#### Information provided
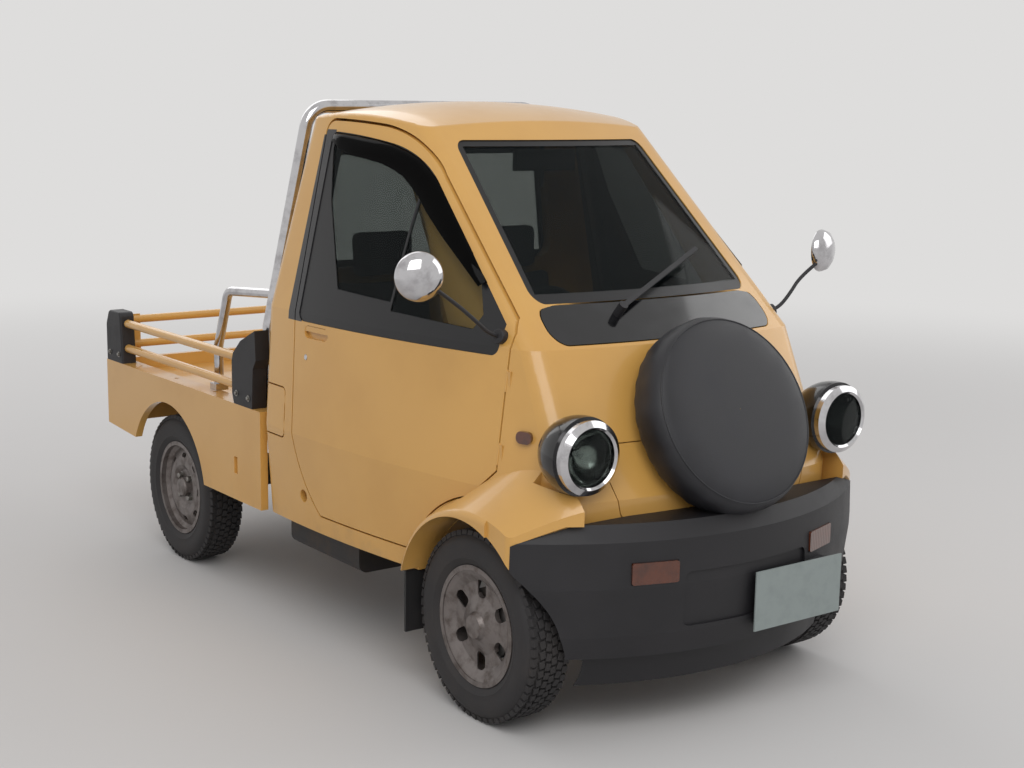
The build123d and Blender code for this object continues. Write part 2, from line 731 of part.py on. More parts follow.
# Blank number plate, left of the middle
plate_face_y = bumper_front_y - plate_standoff
number_plate = block(
    (plate_x - plate_width / 2, plate_face_y - plate_thick, plate_z - plate_height / 2),
    (plate_x + plate_width / 2, plate_face_y, plate_z + plate_height / 2),
)

# Covered spare wheel on a carrier in front of the nose
spare_turn = Pos(0, spare_y, spare_z) * Rot(90 - spare_tilt, 0, 0)
spare_edge = [(spare_radius - drop, spare_half_thick - inset) for drop, inset in spare_shoulder]
spare_solid = revolved(((0, spare_half_thick), *spare_edge, *[(r, -h) for r, h in reversed(spare_edge)],
                        (0, -spare_half_thick)))
spare_cover = spare_turn * spare_solid - bumper_outside
carrier = spare_turn * (Pos(0, 0, -spare_half_thick - 80) * Cylinder(carrier_radius, 160 - 2 * seat_gap))
carrier = carrier - cab_outside
nose_panel = nose_panel + carrier

# Dashboard, fitted to the cab's inside
dash_space = cab_solid(wall_thick + shut_gap, front_thick + seat_gap, wall_thick, roof_thick)
dash_face = yz_face([(back(y), z) for y, z in dash_points])
dashboard = dash_space & side_prism(dash_face, -dash_half, dash_half)
column_turn = Pos(-seat_x, back(steering_wheel_y), steering_wheel_z) * Rot(-column_tilt, 0, 0)
column = column_turn * (Pos(0, 0, -10 - seat_gap - column_length / 2) * Cylinder(24, column_length))
dashboard = (dashboard + column).solids()[0]
ring_points = [
    (steering_ring_radius + steering_grip * cos(radians(36 * n)), steering_grip * sin(radians(36 * n))) for n in range(10)
]
steering_spokes = Box(2 * steering_ring_radius - 16, 30, 12) + Pos(0, -80, 0) * Box(30, steering_ring_radius - 8, 12)
steering_wheel = column_turn * (revolved(ring_points) + steering_spokes + Cylinder(42, 20))
mirror_head = Pos(0, back(cabin_mirror_y), roof_crown_z - 170) * Box(220, 22, 62)
mirror_stem = (Pos(0, back(cabin_mirror_y) + 12, roof_crown_z - 150) * Cylinder(7, 200) & cab_inside).solids()[0]

# Seats
seat_face = yz_face([(back(y), platform_z + seat_gap + z) for y, z in seat_points])
seat = side_prism(seat_face, -seat_x - seat_half_width, -seat_x + seat_half_width)
seat = fillet(seat.edges().filter_by(lambda e: abs(e.center().X + seat_x) > seat_half_width - 1), seat_round)
headrest_face = yz_face([(back(y), platform_z + z) for y, z in headrest_points])
headrest = side_prism(headrest_face, -seat_x - headrest_half, -seat_x + headrest_half)
seat_cushions = both_sides(seat + headrest)

# Bed
bed_start_y = back(cab_levels[0][1]) + shut_gap
bed_outline = yz_face([
    (bed_start_y, bed_flange_z), (bed_start_y, bed_front_foot_z), (rear_axle_y - 260, bed_front_foot_z),
    (rear_axle_y + 180, bed_rear_foot_z - 20), (rear_end_y, bed_rear_foot_z), (rear_end_y, bed_flange_z),
])
bed_side = side_prism(bed_outline, -bed_half_width, -bed_half_width + bed_side_thick)
flange_low = bed_flange_z - bed_flange_thick
bed_side = bed_side + block((-bed_half_width, bed_start_y, flange_low),
                            (-bed_half_width + bed_flange_width, rear_end_y, bed_flange_z))
bed_side = bed_side + block((-bed_half_width + bed_flange_width - bed_lip, bed_start_y, bed_floor_z - bed_floor_thick),
                            (-bed_half_width + bed_flange_width, rear_end_y, bed_flange_z))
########
## [Objective]
The data above must be returned in full, exactly as written.

## [The completed task]
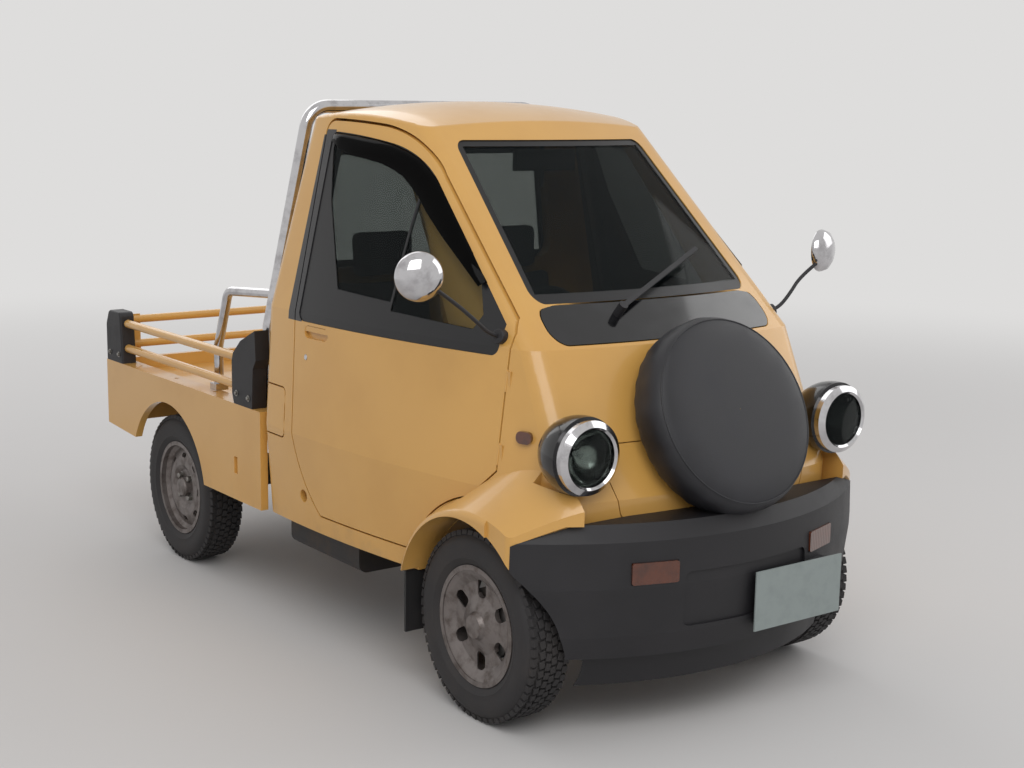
The build123d and Blender code for this object continues. Write part 2, from line 731 of part.py on. More parts follow.
# Blank number plate, left of the middle
plate_face_y = bumper_front_y - plate_standoff
number_plate = block(
    (plate_x - plate_width / 2, plate_face_y - plate_thick, plate_z - plate_height / 2),
    (plate_x + plate_width / 2, plate_face_y, plate_z + plate_height / 2),
)

# Covered spare wheel on a carrier in front of the nose
spare_turn = Pos(0, spare_y, spare_z) * Rot(90 - spare_tilt, 0, 0)
spare_edge = [(spare_radius - drop, spare_half_thick - inset) for drop, inset in spare_shoulder]
spare_solid = revolved(((0, spare_half_thick), *spare_edge, *[(r, -h) for r, h in reversed(spare_edge)],
                        (0, -spare_half_thick)))
spare_cover = spare_turn * spare_solid - bumper_outside
carrier = spare_turn * (Pos(0, 0, -spare_half_thick - 80) * Cylinder(carrier_radius, 160 - 2 * seat_gap))
carrier = carrier - cab_outside
nose_panel = nose_panel + carrier

# Dashboard, fitted to the cab's inside
dash_space = cab_solid(wall_thick + shut_gap, front_thick + seat_gap, wall_thick, roof_thick)
dash_face = yz_face([(back(y), z) for y, z in dash_points])
dashboard = dash_space & side_prism(dash_face, -dash_half, dash_half)
column_turn = Pos(-seat_x, back(steering_wheel_y), steering_wheel_z) * Rot(-column_tilt, 0, 0)
column = column_turn * (Pos(0, 0, -10 - seat_gap - column_length / 2) * Cylinder(24, column_length))
dashboard = (dashboard + column).solids()[0]
ring_points = [
    (steering_ring_radius + steering_grip * cos(radians(36 * n)), steering_grip * sin(radians(36 * n))) for n in range(10)
]
steering_spokes = Box(2 * steering_ring_radius - 16, 30, 12) + Pos(0, -80, 0) * Box(30, steering_ring_radius - 8, 12)
steering_wheel = column_turn * (revolved(ring_points) + steering_spokes + Cylinder(42, 20))
mirror_head = Pos(0, back(cabin_mirror_y), roof_crown_z - 170) * Box(220, 22, 62)
mirror_stem = (Pos(0, back(cabin_mirror_y) + 12, roof_crown_z - 150) * Cylinder(7, 200) & cab_inside).solids()[0]

# Seats
seat_face = yz_face([(back(y), platform_z + seat_gap + z) for y, z in seat_points])
seat = side_prism(seat_face, -seat_x - seat_half_width, -seat_x + seat_half_width)
seat = fillet(seat.edges().filter_by(lambda e: abs(e.center().X + seat_x) > seat_half_width - 1), seat_round)
headrest_face = yz_face([(back(y), platform_z + z) for y, z in headrest_points])
headrest = side_prism(headrest_face, -seat_x - headrest_half, -seat_x + headrest_half)
seat_cushions = both_sides(seat + headrest)

# Bed
bed_start_y = back(cab_levels[0][1]) + shut_gap
bed_outline = yz_face([
    (bed_start_y, bed_flange_z), (bed_start_y, bed_front_foot_z), (rear_axle_y - 260, bed_front_foot_z),
    (rear_axle_y + 180, bed_rear_foot_z - 20), (rear_end_y, bed_rear_foot_z), (rear_end_y, bed_flange_z),
])
bed_side = side_prism(bed_outline, -bed_half_width, -bed_half_width + bed_side_thick)
flange_low = bed_flange_z - bed_flange_thick
bed_side = bed_side + block((-bed_half_width, bed_start_y, flange_low),
                            (-bed_half_width + bed_flange_width, rear_end_y, bed_flange_z))
bed_side = bed_side + block((-bed_half_width + bed_flange_width - bed_lip, bed_start_y, bed_floor_z - bed_floor_thick),
                            (-bed_half_width + bed_flange_width, rear_end_y, bed_flange_z))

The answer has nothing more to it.